The plants been up in our heated, bubble wrapped greenhouse for nearly a week and the results are good. All round light, controlled temperature and gentle air flow has really allowed the plants to flourish. We’ve been trying to keep the temperature above 15 degrees at night, so far no problem, despite outdoor temperatures hovering around zero. Temperatures during the day are less than perfect. It can often be well over 35 degrees in there, with window and door open. We’ve attempted some strategic placing of the hotter types on the South side and the ones that are less tolerant of high temperatures on the North side or somewhat under the shelving. Generally all the plants have added a couple of extra sets of leaves and are looking tip top.

There are a selection of plants that will be gifted to friends and family. These are not necessarily going to be potted on or placed in prime location though, just kept ticking along. They will be left in their first pots or potted on into odds and sods pots. A good chance to clear out any unwanted pots. These are in the cold frame, covered over at night and will be fleeced if a cheeky frost makes a surprise appearance.

Potted on ready to sell at the school Summer Fete.

All the Trinidad Perfume plants are showing good growth but have odd looking central new leaves. Pale and crinkly. Investigations and results will follow.

Trinidad Perfume plants showing signs of nutrient deficiency. Time to investigate.

Time to consider the feeding regime again. Should we increase the Chilli Focus mix to 10mls per litre? Should we go to twice a week or stick with once a week? Is an Epsom Salt spray needed again? And what about banana tea?


Why are the chilli plants a bit pale?

A south facing windowsill in March is no longer enough for the chillies in our lives. The leaves are a little limey in colour (especially the chinense types) and some of the plants just a bit leggy (especially the jalapeño and poblano). Without rushing for LED lighting and pinching out the tops just yet what can be done?
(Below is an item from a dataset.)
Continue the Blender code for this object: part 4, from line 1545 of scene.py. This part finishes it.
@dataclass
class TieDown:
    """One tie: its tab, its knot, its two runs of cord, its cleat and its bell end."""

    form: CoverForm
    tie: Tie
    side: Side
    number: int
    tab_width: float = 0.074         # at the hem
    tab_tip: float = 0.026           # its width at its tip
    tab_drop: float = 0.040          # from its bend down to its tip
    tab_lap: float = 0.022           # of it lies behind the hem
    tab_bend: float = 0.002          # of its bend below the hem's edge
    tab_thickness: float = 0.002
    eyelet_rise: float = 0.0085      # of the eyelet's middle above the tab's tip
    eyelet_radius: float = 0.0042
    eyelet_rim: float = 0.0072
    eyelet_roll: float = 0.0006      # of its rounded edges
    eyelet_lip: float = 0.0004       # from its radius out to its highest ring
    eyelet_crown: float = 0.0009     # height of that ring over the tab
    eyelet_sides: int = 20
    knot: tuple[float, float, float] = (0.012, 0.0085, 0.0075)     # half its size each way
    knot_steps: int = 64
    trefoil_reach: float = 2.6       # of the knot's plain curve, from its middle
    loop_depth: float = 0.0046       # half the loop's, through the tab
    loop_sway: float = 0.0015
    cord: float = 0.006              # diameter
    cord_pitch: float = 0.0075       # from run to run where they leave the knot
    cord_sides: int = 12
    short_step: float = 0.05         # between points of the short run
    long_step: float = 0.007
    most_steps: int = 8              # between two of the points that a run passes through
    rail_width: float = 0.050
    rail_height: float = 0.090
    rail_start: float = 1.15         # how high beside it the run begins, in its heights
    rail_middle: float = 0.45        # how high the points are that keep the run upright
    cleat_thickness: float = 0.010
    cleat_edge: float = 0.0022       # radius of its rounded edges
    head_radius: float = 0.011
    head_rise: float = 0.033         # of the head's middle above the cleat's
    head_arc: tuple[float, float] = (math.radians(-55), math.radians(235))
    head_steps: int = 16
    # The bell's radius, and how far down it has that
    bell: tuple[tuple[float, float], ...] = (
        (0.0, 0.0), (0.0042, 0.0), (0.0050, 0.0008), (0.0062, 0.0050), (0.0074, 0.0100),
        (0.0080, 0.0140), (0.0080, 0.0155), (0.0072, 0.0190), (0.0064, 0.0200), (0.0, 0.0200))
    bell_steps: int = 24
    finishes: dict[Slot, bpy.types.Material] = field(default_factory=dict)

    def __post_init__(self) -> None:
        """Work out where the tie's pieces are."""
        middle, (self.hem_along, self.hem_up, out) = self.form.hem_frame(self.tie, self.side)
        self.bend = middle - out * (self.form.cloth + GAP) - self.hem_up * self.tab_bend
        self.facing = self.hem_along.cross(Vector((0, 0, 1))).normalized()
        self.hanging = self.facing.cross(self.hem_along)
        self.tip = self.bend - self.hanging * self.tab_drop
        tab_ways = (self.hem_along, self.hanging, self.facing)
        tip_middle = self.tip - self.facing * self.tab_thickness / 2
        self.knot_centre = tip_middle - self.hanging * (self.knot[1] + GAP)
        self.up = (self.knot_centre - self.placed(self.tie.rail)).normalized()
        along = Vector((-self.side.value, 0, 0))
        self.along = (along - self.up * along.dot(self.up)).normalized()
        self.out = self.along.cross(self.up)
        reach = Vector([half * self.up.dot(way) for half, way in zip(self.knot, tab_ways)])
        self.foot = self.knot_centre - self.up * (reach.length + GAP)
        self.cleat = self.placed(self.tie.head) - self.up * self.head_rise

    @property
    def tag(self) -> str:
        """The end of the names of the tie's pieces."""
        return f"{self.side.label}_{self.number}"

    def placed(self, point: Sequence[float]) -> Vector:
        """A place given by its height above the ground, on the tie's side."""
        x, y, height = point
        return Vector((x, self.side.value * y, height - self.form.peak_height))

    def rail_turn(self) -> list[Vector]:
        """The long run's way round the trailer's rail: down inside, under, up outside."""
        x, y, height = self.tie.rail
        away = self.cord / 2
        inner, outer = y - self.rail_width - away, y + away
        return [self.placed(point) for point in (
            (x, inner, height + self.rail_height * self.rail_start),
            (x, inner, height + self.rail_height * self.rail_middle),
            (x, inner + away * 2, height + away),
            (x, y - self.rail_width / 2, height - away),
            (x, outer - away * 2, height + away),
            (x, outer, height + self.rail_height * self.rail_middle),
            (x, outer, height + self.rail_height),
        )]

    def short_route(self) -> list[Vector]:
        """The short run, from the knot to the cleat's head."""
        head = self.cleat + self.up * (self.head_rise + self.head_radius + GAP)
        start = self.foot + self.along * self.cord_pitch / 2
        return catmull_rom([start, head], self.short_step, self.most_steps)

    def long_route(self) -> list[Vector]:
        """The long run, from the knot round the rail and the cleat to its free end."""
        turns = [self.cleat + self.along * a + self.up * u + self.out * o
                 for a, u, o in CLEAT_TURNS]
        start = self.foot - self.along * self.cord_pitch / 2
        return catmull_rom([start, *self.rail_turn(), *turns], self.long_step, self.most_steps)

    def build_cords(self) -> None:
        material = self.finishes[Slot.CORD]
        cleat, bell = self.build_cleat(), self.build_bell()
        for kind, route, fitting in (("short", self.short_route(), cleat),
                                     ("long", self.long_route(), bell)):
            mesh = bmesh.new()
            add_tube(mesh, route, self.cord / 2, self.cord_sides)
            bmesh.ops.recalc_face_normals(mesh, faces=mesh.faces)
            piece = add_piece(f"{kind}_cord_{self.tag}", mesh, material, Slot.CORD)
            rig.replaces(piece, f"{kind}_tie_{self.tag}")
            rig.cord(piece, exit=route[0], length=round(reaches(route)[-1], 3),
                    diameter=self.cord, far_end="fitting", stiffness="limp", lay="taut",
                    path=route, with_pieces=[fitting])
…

The key questions are would they do better in a warmer place? How can they get the most natural light? Do they need feeding more?
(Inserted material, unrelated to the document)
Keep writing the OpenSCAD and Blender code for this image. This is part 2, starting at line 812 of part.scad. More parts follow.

A bit of background information to give you a better idea of what we’re dealing with.

First temperature…

The chilli seedlings are currently in the house. You would hope that the house is a good temperature for the chillies to thrive. Monitoring with a maximum and minimum thermometer reveals that during the day, in particular cloudy days, the temperature can drop to as low as 17 degrees. At night an overnight low of…the same. Our house is pretty consistent.

In comparison, the heated greenhouse temperature has been all over the place. Sometimes 13 degrees at night, sometimes down to 5 degrees. It was zero outside but still, rather chilly for chillies! Sometimes 35 during the day. We have the smaller chilli plants in the greenhouse already. Although they are growing, they are no where near as advanced as the house ones. This is really the only other location we could consider putting the house plants. Perhaps quite yet.

Ideal chilli growing temperature range is 27-31 degrees. Well that is a hell of a lot hotter than these little babies have been getting. Time to raise our game and temperature. Off to turn the central heating on and research heating cables.

Now light…

Our two south facing windowsills can take five trays of twelve plants each but we have fifteen trays. The trays are on rotation to allow a fair share of being closest to the window and are lined up on a big table as close to the light as possible. It is March and we receive 12 hours of sunlight on a good day. However, on a double drip rainy day it can be really dingy. Clearly not enough light for those at the back of the class.

And then feed…

The plants are currently given a weak solution of Chilli Focus (5ml per litre) The bottle says they can be given 10mls per litre as the plants mature…perhaps it is time? Or maybe a nitrogen feed would be more suitable at this point and then switch back to the potash feed when flowers start to form. Or maybe Epsom salts might do the trick? Yes, a quick Google reveals that no harm can come from an Epsom salt spraying and a lot of good could be done.

Epsom salts are magnesium sulphate. Good for boosting chlorophyll production, uptake of nutrients and the ability to produce flowers and fruit. Best administered in a foliar spray it seems you can do no wrong with a misting of Espom Salts Wonder Spray (1 tsp per litre of warm water to aid dissolving).

The plan…

  1. The weather is turning from deluge of rain & 50 mph winds to cold and clear with some night time frosts. Until those frosts have passed we will have to stick it out in the house. It’s just not warm enough in the greenhouse.
  2. Keeping the central heating on in the house during the coldest days. The plants already come in off the window sills when the curtains are drawn.
  3. Moving the taller anuum type chillies nearer the windows to avoid any further legginess. The others will still be in the light. Turn the plants to encourage strong stems.
  4. An Espom salt spray will hopefully give a chlorophyll boost. Maybe that will compensate for the lack of prime window spots. We’ll continue with the Chilli Focus for now but…stop the press…a new click hole of banana compost has opened up. We get through a lot of bananas so this could be a good way to use the skins. We’ll report back.